In your example, I found it easier to visualize that the 6 feature maps produced by the first CONV1+MAXPOOL1 layer as 6 channels. Therfore applying the same RGB logic like before, any convolution kernel that we apply in the second CONV2 layer should have a dimension 6X5X5. Why 6? Because we the CONV1+MAXPOOL1 has produced 6 feature maps. Why 5x5? In your example you have chosen a windo dimension of 5x5. Theoretically, I could have chosen 3x3, in which case the kernel dimension would be 6X3X3.
Therefore in the current example, if you have N2 convolutional matrixes in CONV2 layer then each of these N2 kernels will be a matrix of size 6X5X5 . In the current example N2=16 and the convolution operation of a kernel of dimension 6X5X5 on an input image with 6 channels X 14X14 will produce N2 matrices each of dimension 10X10. Why 10? 10=14-5+1 (stride=1,padding=0).
You now have N2=16 matrices lined up for MAXPOOL2 layer.
Reference:LeNet architecture
http://deeplearning.net/tutorial/lenet.html
Notice the encircled region.

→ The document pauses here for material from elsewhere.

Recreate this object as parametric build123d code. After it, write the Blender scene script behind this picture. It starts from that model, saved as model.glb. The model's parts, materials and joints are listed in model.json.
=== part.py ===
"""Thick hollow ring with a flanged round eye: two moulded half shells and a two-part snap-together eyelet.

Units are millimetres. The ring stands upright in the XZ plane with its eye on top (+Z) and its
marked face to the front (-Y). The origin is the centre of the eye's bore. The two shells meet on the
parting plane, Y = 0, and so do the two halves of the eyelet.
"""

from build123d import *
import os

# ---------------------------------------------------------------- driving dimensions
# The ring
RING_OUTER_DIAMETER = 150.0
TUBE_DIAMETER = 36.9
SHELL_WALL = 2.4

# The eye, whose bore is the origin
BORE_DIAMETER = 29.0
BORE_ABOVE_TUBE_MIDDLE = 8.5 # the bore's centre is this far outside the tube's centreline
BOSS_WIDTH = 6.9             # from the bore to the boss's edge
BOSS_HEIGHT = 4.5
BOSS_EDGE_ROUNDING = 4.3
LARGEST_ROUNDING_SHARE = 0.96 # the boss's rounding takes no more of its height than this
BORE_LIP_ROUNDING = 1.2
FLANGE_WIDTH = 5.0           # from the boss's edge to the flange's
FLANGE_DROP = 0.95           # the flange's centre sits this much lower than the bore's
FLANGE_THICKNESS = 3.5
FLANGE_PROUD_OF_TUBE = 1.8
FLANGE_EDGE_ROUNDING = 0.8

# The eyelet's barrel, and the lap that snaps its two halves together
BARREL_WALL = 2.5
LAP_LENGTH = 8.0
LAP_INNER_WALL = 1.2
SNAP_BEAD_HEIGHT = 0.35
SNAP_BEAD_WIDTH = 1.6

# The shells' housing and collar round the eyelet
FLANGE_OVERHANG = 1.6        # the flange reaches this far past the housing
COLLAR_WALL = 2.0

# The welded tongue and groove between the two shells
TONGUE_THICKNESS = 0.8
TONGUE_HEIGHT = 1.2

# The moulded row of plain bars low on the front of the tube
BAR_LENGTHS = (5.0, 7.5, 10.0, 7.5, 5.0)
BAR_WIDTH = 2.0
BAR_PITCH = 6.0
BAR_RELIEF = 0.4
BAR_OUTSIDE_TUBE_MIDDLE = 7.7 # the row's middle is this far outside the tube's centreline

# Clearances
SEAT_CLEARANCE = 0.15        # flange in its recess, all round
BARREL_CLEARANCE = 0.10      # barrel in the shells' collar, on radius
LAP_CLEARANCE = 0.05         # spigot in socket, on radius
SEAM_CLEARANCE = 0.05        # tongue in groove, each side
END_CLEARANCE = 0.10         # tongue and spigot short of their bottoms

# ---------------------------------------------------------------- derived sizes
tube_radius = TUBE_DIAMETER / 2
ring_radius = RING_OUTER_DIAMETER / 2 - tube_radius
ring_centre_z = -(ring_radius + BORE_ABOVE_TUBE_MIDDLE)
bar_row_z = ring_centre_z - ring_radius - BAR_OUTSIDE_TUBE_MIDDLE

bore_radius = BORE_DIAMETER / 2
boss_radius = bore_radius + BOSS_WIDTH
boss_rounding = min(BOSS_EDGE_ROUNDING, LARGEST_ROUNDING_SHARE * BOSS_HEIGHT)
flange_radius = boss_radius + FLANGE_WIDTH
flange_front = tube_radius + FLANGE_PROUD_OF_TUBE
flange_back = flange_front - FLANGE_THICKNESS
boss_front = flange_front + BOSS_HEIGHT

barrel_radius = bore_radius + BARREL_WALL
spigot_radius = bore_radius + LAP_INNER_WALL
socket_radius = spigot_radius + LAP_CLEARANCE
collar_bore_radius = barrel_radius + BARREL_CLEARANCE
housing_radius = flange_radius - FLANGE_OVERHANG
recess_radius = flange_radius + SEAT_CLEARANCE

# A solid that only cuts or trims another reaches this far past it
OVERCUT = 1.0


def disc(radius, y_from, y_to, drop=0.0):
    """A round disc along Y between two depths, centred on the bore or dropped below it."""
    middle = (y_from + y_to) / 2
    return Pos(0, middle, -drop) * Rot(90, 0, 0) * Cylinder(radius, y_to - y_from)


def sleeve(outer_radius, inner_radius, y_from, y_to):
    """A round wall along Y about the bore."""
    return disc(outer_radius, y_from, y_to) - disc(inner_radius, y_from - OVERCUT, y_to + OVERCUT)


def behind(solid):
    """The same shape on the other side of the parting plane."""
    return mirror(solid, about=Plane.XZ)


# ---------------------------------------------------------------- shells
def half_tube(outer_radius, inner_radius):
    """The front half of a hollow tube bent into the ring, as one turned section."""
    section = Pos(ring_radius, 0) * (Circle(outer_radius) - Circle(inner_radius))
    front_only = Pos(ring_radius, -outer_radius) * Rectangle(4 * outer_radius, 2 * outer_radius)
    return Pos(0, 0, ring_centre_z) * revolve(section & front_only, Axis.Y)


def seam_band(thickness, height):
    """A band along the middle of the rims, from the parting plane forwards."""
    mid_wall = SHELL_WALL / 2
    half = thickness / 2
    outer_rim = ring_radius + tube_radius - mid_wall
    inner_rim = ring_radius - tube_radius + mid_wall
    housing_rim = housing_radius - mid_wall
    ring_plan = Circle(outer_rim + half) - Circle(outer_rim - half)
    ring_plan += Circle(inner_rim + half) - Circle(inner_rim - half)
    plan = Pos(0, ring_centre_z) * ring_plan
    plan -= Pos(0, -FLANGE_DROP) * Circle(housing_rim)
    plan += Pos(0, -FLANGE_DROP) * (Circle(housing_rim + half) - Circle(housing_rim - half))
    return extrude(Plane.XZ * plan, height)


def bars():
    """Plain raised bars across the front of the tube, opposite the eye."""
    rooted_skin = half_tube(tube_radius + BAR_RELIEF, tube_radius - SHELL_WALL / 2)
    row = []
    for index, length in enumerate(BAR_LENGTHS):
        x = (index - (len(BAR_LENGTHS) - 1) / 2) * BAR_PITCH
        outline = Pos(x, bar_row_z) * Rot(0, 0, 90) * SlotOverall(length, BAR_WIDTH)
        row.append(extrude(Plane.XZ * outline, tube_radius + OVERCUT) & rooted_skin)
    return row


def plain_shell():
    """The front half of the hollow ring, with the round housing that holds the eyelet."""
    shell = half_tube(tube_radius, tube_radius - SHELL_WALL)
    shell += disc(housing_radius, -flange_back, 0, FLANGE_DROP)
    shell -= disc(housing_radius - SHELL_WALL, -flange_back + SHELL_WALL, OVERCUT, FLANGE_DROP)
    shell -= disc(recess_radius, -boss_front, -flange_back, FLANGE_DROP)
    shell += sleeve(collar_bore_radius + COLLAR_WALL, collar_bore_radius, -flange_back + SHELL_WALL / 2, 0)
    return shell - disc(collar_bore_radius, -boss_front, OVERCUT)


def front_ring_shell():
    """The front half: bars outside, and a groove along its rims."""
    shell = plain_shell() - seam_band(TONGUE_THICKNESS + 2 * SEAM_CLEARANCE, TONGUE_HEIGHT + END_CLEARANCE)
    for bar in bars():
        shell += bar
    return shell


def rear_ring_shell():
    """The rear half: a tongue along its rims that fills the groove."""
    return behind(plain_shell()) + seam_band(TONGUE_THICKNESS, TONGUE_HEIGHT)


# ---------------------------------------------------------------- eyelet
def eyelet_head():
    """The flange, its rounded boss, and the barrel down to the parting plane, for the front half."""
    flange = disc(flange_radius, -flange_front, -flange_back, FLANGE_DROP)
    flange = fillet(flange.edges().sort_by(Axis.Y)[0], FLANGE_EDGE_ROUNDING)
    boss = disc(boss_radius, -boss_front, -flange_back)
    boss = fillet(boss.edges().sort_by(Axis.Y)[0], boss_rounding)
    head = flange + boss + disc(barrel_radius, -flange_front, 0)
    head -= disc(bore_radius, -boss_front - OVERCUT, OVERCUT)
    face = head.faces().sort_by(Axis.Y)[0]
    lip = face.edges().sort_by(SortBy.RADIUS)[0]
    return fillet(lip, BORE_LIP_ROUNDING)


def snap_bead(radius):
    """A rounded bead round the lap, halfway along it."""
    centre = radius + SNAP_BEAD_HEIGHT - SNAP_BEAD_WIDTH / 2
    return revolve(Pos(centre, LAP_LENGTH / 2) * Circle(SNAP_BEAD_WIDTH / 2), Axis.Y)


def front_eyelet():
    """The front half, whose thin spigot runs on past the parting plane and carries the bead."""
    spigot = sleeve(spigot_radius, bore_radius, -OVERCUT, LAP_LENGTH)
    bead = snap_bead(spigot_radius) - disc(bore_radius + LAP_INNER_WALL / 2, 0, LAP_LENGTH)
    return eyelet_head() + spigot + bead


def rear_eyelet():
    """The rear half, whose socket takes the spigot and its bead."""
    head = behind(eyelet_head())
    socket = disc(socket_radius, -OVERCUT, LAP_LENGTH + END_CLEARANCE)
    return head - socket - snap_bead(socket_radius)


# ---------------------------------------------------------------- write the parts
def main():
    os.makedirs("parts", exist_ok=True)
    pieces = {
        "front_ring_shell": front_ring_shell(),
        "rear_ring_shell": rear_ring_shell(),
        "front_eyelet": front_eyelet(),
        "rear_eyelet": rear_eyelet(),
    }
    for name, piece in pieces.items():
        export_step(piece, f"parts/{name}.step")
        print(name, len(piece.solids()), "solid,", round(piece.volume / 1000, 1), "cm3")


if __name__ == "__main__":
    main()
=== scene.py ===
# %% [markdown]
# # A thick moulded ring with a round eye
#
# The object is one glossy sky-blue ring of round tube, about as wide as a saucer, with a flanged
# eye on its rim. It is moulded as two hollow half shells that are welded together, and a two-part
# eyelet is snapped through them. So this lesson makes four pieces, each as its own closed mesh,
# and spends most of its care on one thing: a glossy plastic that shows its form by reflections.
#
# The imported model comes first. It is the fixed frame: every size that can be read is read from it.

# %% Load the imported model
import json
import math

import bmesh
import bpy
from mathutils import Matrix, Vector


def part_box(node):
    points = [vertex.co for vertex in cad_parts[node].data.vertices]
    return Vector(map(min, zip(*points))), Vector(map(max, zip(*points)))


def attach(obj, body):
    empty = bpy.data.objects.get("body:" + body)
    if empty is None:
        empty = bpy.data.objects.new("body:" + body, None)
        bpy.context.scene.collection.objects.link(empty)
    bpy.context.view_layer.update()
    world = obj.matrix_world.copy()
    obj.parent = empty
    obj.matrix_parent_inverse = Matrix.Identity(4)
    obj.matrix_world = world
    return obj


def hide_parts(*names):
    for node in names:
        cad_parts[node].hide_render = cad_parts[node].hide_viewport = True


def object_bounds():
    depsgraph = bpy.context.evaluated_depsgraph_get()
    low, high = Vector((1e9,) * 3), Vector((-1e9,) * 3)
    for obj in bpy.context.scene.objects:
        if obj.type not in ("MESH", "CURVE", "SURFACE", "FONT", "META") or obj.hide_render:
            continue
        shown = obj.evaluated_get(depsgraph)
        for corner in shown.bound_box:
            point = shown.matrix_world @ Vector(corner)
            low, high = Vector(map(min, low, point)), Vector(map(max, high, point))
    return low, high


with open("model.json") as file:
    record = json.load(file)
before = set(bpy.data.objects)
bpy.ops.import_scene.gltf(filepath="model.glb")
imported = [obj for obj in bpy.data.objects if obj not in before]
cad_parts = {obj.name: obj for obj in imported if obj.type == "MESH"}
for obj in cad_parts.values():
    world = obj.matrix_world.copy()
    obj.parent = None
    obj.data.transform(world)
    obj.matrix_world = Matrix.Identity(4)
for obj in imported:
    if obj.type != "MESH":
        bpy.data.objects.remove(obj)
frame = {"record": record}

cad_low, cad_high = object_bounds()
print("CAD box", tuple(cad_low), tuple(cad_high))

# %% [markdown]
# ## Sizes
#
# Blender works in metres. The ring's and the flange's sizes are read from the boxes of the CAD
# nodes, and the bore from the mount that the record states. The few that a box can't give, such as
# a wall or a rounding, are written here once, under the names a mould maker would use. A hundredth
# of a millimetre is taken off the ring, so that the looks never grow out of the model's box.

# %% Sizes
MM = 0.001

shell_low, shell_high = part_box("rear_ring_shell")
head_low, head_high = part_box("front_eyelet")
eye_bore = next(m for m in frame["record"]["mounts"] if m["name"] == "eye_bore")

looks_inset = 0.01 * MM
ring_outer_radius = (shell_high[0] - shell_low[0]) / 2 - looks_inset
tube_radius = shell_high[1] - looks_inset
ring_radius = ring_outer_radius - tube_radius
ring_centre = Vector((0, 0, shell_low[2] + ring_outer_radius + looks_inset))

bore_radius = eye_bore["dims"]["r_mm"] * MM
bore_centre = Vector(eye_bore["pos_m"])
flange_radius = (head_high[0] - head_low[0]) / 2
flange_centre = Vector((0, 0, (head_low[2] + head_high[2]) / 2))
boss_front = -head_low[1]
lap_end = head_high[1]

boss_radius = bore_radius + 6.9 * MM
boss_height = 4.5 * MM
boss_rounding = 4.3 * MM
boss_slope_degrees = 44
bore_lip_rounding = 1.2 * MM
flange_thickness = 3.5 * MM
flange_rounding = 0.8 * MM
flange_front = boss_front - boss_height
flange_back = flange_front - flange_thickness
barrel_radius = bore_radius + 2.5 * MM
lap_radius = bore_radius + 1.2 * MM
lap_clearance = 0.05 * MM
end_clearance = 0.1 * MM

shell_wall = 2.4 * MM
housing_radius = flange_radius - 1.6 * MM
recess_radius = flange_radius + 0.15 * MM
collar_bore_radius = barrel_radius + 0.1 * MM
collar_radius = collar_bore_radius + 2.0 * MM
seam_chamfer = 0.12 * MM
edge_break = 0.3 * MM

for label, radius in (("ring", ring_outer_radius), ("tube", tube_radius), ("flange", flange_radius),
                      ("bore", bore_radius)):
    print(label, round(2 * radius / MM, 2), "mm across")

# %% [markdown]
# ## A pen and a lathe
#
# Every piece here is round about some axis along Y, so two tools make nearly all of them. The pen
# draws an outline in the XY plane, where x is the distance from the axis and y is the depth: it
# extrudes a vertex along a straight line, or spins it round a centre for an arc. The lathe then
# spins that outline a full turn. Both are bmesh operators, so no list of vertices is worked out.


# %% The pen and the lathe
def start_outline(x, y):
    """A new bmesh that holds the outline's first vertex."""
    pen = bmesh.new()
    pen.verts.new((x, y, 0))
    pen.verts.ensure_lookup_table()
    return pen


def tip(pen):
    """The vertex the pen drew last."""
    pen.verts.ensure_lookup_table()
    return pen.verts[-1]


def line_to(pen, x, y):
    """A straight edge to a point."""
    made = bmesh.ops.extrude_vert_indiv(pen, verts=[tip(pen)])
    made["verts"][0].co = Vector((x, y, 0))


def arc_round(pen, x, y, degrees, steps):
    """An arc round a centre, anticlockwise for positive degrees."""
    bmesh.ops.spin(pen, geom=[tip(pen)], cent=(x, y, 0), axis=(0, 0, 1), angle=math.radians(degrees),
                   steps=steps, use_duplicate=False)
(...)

You can see that in the second convolution layer, the operation is shown to span across each of the 4 feature maps that were produced by the first layer.

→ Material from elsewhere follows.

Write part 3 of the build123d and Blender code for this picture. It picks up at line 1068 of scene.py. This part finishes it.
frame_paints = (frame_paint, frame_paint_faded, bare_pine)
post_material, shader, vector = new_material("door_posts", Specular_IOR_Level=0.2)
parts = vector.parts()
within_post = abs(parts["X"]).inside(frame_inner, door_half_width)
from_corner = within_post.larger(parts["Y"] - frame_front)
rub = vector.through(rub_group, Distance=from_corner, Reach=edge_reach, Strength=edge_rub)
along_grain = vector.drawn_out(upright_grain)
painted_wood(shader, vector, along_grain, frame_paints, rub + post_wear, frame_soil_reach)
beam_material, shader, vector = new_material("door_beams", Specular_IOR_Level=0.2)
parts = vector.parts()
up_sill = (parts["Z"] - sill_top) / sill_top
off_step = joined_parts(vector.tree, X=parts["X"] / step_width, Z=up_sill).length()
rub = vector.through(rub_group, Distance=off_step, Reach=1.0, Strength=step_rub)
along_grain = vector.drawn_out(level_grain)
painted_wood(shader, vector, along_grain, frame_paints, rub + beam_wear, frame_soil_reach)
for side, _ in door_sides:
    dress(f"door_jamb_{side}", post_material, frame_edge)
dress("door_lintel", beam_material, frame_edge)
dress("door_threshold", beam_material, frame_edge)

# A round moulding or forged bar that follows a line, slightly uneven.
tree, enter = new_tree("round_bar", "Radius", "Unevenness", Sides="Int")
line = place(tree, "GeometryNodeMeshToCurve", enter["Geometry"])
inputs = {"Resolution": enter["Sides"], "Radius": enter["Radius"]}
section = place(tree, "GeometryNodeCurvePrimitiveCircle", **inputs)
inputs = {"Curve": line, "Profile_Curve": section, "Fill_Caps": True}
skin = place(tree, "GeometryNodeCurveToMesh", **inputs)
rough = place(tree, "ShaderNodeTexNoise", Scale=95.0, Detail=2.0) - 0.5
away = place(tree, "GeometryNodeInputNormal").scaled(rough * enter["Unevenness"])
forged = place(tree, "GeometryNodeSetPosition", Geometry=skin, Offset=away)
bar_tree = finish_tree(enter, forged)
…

Reference:Andrew Ng lectures
https://youtu.be/bXJx7y51cl0
Reference:How does Convolution arithmetic with multiple channels looks like?
I found another SFO question which nicely described this. How a Convolutional Neural Net handles channels
Take note that in the referenced example, the information in the 3 channels in squashed into a 2 dimensional matrix. This is why your 6 feature maps from CONV1+MAXPOOL1 layer no longer seem to appear to contribute to the dimension of the first fully connected layer.
The second convolution works as follows:
- input matrix shape: 6@14x14 (6 channels - result of applying 6 filters in the previous (first) convolution step)
- the 6@14x14 input matrix will be convolved using 16 filters (each of filters should have 6 channels in order to match the number of channels in the input matrix
- this will result in 16@5x5 output matrix
NOTE: Number of channels of the input matrix and number of channels in each filter must match in order to be able to perform element-wise multiplication.
So the main difference between first and second convolutions is that the # of channels in input matrix in first convolution is 1
so we will use 6
filters where each filter has only one channel (depth of matrix).
For the second convolution the input matrix has 6 channels (feature maps
), so each filter for this convolution must have 6 channels as well. For example: each of 16 filters will have the 6@3x3
shape.
The result of a convolution step for a single filter of 6@3x3
shape will be a single channel of WxH
(Width, Heigth) shape. After applying all 16 filters (where each of them has shape: 6@3x3
) we will get 16 channels, where each channel is a result of convolution of a single filter.
Let me give you a basic idea of how convolution works with a simple example:
If we have an input image of size 32x32 with 3 channels, and if we choose to use a 5x5 filter, the dimensions of the filter would be 5x5x3 (implicitly).
So now the convolution will take place between the corresponding channels of input image and filter, producing 3 channels, which would be added to produce a single output for the given 5x5x3 filter.
- Hence whenever we say the depth, we mean the number of filters we wish to add. In case, if we want a depth of 6, it means we are using 6 filters of size 5x5x3 producing only 6 layers of output.
To answer your question, in the given architecture, they are using 6 filters for the input image, then using 16 filters of size (y x y x 6) where y is supposed to be the height and width of the filter chosen.